## Description of the task:
Restate word for word the lines beginning at the one that contains "groove = box(SEL_KNOB_X" and ending at the one that contains "record = json.load(file)"; include both and nothing else.

Entries with model source code
• • •
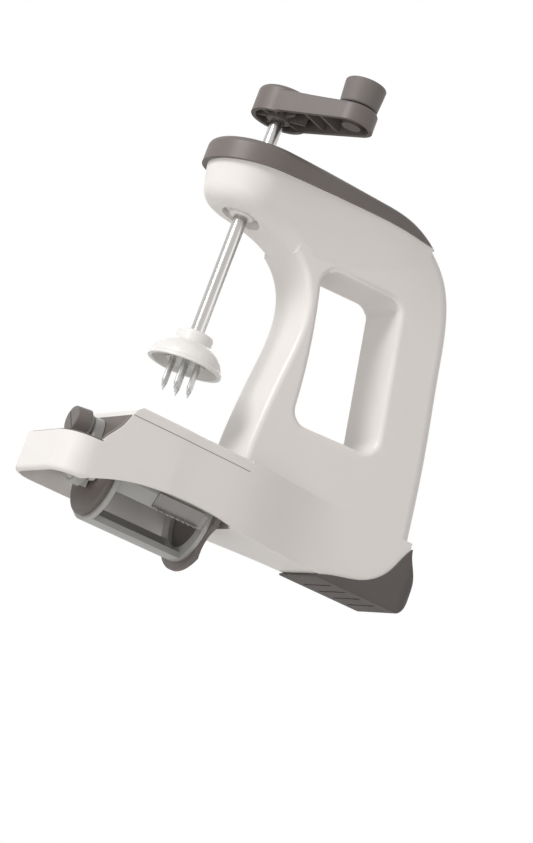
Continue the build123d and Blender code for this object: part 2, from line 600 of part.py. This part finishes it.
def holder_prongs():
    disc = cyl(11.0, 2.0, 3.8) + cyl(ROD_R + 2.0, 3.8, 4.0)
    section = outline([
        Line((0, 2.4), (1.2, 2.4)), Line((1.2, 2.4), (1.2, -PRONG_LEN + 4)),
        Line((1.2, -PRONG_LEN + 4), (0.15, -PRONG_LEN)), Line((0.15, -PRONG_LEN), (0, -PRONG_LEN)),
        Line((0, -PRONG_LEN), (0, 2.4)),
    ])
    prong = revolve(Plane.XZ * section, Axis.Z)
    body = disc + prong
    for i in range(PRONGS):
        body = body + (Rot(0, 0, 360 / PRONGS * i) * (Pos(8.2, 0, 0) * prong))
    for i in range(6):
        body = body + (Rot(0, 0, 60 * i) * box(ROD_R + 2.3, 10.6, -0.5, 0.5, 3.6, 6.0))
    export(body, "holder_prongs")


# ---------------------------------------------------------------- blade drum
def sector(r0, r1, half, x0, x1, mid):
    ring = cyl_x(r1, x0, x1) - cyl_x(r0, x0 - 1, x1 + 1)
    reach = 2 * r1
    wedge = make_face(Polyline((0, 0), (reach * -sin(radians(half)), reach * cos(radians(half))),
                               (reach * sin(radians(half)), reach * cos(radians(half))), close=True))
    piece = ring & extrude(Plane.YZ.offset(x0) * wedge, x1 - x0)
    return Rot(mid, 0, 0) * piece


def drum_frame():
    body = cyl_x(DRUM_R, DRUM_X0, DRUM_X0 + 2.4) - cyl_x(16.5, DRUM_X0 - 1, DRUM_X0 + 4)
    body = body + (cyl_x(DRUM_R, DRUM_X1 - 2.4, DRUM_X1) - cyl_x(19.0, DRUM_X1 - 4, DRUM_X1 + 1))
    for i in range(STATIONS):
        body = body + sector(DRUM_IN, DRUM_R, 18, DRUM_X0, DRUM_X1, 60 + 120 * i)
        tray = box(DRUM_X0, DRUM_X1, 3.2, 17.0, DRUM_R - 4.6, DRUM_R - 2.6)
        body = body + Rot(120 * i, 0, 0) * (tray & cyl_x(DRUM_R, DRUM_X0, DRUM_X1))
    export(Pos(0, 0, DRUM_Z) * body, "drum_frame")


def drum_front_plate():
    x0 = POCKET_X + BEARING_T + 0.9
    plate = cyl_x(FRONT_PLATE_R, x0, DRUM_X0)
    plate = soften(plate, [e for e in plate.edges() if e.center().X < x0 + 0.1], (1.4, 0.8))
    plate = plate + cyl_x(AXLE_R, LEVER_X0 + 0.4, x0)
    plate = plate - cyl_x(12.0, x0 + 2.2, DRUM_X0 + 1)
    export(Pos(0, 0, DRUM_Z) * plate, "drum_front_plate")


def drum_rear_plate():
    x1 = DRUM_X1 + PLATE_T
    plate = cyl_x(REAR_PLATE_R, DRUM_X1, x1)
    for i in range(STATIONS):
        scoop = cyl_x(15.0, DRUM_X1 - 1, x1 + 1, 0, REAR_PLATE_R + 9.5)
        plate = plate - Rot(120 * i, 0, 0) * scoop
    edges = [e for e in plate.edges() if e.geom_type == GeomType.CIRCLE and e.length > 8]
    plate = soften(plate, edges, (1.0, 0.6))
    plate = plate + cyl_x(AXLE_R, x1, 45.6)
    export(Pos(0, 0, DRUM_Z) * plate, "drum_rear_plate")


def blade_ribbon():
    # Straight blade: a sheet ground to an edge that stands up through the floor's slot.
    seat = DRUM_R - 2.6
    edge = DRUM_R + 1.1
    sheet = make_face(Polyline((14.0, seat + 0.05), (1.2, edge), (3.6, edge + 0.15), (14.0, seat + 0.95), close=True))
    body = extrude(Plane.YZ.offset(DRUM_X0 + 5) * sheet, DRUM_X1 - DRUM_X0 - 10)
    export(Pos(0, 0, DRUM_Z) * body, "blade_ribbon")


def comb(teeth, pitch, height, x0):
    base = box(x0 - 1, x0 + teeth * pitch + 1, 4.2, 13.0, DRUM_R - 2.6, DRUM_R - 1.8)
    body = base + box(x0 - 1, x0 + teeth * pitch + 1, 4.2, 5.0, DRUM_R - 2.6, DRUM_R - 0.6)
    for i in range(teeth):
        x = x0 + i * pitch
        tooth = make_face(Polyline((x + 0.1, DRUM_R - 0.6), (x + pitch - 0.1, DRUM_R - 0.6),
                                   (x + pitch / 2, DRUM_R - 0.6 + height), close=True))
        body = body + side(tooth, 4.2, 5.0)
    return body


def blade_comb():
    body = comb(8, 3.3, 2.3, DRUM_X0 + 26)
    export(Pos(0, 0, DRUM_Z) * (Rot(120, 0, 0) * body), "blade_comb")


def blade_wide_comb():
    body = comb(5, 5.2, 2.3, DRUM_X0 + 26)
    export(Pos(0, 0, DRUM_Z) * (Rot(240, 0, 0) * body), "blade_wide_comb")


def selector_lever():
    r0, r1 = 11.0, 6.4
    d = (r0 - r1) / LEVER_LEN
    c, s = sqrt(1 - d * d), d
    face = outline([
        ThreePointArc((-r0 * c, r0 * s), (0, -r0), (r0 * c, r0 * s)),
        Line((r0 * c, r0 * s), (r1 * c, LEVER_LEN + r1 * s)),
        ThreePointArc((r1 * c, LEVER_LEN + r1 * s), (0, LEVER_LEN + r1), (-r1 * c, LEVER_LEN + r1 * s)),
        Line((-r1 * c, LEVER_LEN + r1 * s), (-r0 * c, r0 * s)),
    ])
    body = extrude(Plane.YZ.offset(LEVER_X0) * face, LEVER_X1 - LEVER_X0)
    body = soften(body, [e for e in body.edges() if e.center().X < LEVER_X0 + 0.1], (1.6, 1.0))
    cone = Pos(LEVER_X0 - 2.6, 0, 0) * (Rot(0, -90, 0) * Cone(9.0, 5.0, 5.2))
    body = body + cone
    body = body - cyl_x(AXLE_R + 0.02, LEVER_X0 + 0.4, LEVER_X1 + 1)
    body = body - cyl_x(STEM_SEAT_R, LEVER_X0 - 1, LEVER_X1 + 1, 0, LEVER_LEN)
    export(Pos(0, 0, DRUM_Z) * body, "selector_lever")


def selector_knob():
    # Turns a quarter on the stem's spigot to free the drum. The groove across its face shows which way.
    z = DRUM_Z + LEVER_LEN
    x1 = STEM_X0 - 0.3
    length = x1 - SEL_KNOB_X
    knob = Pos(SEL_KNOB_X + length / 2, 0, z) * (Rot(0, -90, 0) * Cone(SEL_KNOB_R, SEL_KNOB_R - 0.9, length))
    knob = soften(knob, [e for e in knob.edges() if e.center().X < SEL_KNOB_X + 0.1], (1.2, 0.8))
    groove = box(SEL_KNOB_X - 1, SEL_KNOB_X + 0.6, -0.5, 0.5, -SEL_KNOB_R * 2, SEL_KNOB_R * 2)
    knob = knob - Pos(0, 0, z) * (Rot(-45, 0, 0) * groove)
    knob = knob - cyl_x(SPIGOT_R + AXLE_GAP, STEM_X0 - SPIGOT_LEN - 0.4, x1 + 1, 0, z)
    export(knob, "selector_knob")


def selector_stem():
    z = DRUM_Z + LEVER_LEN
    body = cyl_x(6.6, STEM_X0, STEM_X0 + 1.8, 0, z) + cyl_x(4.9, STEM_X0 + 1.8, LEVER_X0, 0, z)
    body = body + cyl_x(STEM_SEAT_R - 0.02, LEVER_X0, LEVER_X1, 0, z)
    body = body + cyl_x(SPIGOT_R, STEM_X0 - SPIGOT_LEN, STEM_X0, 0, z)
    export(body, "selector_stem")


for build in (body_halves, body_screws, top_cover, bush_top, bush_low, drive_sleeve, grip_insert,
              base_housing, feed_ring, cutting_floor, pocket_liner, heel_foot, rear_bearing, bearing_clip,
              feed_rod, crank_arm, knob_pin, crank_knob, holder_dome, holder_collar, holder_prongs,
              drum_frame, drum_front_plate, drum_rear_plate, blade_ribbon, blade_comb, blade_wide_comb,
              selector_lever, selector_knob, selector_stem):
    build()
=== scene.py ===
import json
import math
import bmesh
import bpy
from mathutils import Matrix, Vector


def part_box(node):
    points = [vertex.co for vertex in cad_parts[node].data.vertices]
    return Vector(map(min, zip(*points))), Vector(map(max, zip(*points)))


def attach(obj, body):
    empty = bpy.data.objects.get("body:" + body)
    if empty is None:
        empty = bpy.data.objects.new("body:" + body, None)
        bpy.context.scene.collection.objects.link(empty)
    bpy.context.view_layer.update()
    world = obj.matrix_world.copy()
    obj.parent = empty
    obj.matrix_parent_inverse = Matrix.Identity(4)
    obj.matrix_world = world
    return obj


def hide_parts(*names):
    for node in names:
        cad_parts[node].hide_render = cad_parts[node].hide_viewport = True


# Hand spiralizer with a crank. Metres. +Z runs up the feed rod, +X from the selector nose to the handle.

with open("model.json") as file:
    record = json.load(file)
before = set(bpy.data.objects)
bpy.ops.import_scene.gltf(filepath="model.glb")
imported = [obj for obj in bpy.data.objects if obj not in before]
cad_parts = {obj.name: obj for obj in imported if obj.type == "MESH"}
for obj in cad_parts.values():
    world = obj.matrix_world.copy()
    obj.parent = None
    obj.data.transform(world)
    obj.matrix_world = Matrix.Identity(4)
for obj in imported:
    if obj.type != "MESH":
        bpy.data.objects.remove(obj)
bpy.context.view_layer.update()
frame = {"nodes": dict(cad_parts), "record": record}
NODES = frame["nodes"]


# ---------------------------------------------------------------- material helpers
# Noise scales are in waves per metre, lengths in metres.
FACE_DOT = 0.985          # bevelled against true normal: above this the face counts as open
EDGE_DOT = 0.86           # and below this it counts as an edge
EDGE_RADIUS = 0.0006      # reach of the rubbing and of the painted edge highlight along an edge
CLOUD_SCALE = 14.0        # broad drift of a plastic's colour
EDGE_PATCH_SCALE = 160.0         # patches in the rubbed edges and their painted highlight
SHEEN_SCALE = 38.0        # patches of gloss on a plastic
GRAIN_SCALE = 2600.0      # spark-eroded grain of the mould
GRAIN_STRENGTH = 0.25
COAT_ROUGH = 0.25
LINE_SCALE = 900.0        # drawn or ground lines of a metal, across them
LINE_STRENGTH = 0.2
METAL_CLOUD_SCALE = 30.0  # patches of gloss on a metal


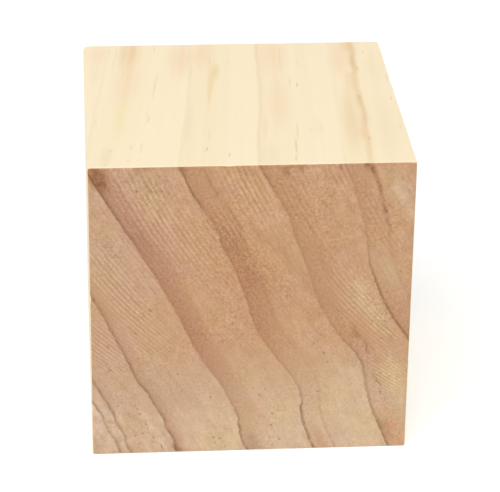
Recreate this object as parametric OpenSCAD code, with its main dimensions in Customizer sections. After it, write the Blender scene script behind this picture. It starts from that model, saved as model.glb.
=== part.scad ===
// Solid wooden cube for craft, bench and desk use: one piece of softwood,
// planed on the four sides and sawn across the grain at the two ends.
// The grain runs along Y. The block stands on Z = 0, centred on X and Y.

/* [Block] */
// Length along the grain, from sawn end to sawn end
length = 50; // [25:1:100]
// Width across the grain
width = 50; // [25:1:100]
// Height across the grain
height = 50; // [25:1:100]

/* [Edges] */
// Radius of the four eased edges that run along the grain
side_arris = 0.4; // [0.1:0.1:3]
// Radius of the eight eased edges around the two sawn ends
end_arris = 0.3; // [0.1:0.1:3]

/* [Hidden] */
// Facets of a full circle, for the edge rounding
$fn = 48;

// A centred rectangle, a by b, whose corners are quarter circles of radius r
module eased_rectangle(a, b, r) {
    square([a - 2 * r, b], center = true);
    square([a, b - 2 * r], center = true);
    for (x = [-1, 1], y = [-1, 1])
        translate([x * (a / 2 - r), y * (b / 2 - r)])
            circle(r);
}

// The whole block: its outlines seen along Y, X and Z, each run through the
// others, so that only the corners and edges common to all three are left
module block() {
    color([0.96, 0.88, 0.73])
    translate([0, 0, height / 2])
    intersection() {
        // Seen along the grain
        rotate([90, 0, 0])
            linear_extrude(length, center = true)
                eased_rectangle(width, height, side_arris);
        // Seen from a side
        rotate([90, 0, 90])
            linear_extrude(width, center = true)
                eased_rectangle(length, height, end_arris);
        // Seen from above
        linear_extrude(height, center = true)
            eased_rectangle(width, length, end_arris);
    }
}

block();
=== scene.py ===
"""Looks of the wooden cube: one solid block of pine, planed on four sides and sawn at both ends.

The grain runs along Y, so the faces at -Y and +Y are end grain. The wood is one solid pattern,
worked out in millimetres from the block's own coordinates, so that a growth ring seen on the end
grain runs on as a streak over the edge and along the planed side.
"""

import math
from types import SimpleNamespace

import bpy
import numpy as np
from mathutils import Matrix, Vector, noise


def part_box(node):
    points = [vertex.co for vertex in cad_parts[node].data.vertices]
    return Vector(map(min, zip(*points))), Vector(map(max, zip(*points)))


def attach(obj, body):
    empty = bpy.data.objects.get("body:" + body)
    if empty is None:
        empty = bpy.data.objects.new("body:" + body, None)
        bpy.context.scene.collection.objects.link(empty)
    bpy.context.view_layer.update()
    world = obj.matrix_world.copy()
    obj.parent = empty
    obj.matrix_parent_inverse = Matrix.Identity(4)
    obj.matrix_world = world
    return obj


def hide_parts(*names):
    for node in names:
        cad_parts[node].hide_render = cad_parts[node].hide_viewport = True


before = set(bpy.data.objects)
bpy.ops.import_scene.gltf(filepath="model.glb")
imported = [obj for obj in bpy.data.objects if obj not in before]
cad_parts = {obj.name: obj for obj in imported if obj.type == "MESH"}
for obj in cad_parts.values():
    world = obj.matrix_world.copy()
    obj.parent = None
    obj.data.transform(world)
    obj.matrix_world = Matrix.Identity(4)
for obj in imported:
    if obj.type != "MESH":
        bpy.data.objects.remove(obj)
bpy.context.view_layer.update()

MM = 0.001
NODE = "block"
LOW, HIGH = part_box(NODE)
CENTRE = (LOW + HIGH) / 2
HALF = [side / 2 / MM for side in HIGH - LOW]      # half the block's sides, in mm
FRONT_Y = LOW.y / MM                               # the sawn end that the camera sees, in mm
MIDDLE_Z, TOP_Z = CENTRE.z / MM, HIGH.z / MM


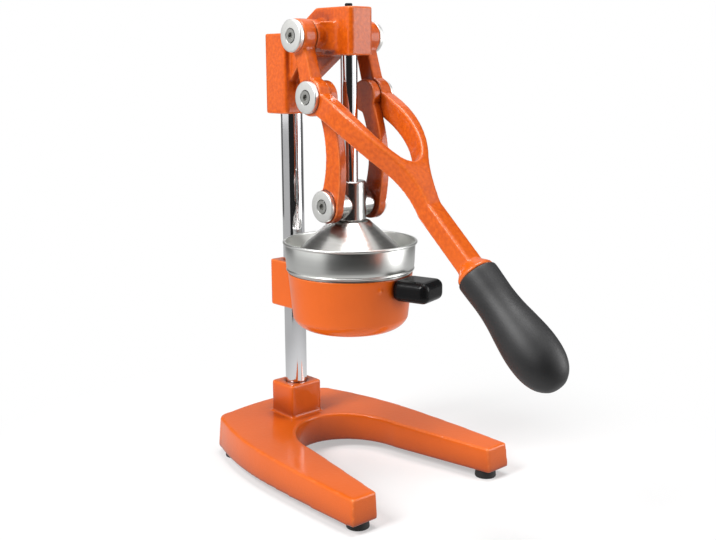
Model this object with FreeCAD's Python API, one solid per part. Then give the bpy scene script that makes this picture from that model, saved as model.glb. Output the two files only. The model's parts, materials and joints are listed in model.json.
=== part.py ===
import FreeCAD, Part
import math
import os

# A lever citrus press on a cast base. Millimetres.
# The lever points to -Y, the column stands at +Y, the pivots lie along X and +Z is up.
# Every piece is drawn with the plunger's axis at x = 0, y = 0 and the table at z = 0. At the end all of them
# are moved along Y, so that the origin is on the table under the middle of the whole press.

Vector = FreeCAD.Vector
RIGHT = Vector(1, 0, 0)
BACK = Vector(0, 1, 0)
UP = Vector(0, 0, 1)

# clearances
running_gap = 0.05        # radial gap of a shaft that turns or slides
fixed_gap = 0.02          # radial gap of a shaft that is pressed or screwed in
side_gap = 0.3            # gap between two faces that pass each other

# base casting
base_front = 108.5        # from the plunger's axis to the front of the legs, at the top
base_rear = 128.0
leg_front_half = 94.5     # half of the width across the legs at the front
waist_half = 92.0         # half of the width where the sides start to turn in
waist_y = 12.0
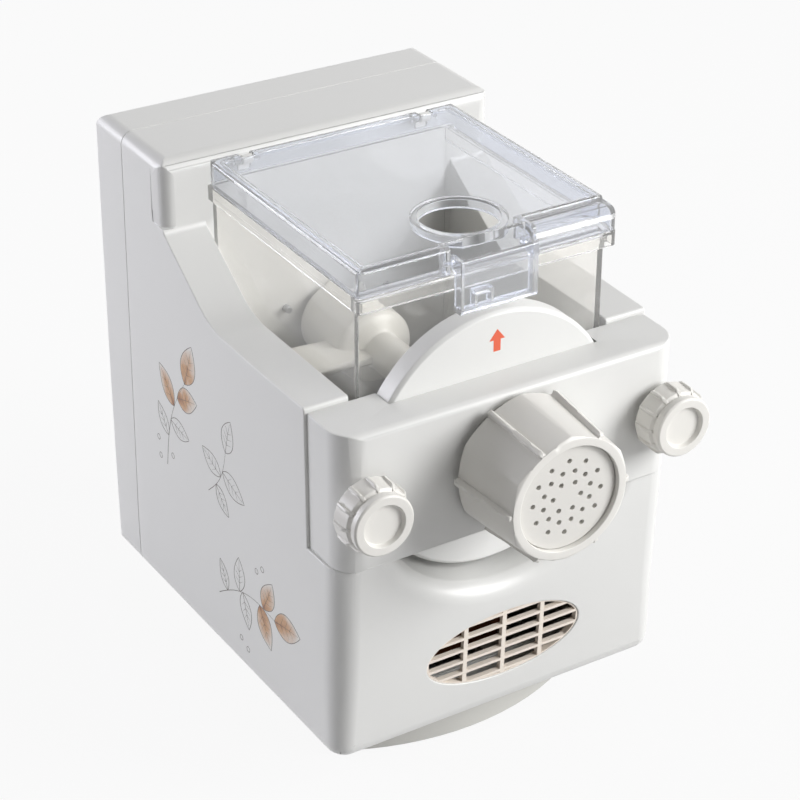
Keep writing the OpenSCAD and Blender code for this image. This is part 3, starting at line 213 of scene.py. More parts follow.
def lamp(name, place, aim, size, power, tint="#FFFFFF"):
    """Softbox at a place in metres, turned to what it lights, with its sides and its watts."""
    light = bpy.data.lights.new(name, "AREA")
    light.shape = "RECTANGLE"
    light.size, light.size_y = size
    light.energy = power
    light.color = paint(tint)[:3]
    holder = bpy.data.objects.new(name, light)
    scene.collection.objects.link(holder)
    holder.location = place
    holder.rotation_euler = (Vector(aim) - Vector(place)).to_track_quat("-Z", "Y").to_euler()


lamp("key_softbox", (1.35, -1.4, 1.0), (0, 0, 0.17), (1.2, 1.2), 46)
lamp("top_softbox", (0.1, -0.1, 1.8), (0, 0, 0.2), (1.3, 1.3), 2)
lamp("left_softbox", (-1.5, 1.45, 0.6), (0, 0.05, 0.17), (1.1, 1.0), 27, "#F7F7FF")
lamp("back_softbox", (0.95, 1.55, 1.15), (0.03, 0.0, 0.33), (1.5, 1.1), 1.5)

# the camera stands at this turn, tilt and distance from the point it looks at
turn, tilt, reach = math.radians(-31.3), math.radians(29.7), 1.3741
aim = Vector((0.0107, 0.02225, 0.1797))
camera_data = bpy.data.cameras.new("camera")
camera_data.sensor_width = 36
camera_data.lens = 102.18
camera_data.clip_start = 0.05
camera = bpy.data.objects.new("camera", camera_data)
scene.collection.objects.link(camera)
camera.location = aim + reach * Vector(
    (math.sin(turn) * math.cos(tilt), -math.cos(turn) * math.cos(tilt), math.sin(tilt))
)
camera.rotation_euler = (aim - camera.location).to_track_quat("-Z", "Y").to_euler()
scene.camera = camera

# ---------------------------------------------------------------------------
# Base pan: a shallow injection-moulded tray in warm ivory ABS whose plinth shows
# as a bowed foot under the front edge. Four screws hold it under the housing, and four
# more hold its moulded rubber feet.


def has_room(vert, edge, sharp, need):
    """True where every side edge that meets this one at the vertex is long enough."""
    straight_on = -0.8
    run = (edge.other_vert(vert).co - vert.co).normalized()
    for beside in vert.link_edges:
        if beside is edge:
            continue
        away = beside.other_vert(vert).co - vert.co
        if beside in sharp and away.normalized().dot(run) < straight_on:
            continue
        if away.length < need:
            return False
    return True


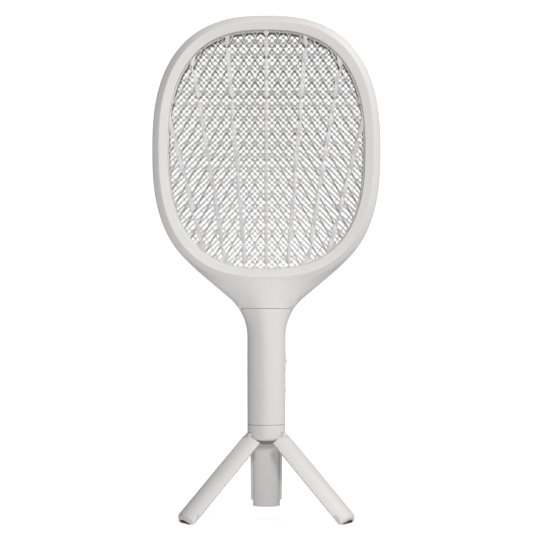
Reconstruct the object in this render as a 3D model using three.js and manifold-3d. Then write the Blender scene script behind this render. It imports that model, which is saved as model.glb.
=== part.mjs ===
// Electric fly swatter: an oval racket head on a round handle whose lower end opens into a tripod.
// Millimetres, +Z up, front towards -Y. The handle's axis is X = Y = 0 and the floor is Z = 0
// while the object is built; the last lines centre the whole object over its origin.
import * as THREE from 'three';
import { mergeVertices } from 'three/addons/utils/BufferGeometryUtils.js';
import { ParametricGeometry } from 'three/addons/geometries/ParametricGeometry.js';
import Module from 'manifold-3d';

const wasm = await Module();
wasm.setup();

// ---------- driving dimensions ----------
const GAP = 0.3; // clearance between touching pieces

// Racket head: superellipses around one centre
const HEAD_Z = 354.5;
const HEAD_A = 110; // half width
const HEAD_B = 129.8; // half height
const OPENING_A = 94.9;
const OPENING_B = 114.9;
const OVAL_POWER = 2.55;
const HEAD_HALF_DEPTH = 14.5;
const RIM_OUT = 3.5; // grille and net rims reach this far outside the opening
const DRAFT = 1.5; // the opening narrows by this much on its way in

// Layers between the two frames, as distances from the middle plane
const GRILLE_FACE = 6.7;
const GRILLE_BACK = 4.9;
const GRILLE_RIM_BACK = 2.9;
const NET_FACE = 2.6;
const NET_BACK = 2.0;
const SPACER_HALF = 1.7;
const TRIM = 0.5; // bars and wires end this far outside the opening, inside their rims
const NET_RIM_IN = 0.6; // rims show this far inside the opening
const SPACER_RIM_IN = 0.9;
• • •
## Expected output:
    groove = box(SEL_KNOB_X - 1, SEL_KNOB_X + 0.6, -0.5, 0.5, -SEL_KNOB_R * 2, SEL_KNOB_R * 2)
    knob = knob - Pos(0, 0, z) * (Rot(-45, 0, 0) * groove)
    knob = knob - cyl_x(SPIGOT_R + AXLE_GAP, STEM_X0 - SPIGOT_LEN - 0.4, x1 + 1, 0, z)
    export(knob, "selector_knob")


def selector_stem():
    z = DRUM_Z + LEVER_LEN
    body = cyl_x(6.6, STEM_X0, STEM_X0 + 1.8, 0, z) + cyl_x(4.9, STEM_X0 + 1.8, LEVER_X0, 0, z)
    body = body + cyl_x(STEM_SEAT_R - 0.02, LEVER_X0, LEVER_X1, 0, z)
    body = body + cyl_x(SPIGOT_R, STEM_X0 - SPIGOT_LEN, STEM_X0, 0, z)
    export(body, "selector_stem")


for build in (body_halves, body_screws, top_cover, bush_top, bush_low, drive_sleeve, grip_insert,
              base_housing, feed_ring, cutting_floor, pocket_liner, heel_foot, rear_bearing, bearing_clip,
              feed_rod, crank_arm, knob_pin, crank_knob, holder_dome, holder_collar, holder_prongs,
              drum_frame, drum_front_plate, drum_rear_plate, blade_ribbon, blade_comb, blade_wide_comb,
              selector_lever, selector_knob, selector_stem):
    build()
=== scene.py ===
import json
import math
import bmesh
import bpy
from mathutils import Matrix, Vector


def part_box(node):
    points = [vertex.co for vertex in cad_parts[node].data.vertices]
    return Vector(map(min, zip(*points))), Vector(map(max, zip(*points)))


def attach(obj, body):
    empty = bpy.data.objects.get("body:" + body)
    if empty is None:
        empty = bpy.data.objects.new("body:" + body, None)
        bpy.context.scene.collection.objects.link(empty)
    bpy.context.view_layer.update()
    world = obj.matrix_world.copy()
    obj.parent = empty
    obj.matrix_parent_inverse = Matrix.Identity(4)
    obj.matrix_world = world
    return obj


def hide_parts(*names):
    for node in names:
        cad_parts[node].hide_render = cad_parts[node].hide_viewport = True


# Hand spiralizer with a crank. Metres. +Z runs up the feed rod, +X from the selector nose to the handle.

with open("model.json") as file:
    record = json.load(file)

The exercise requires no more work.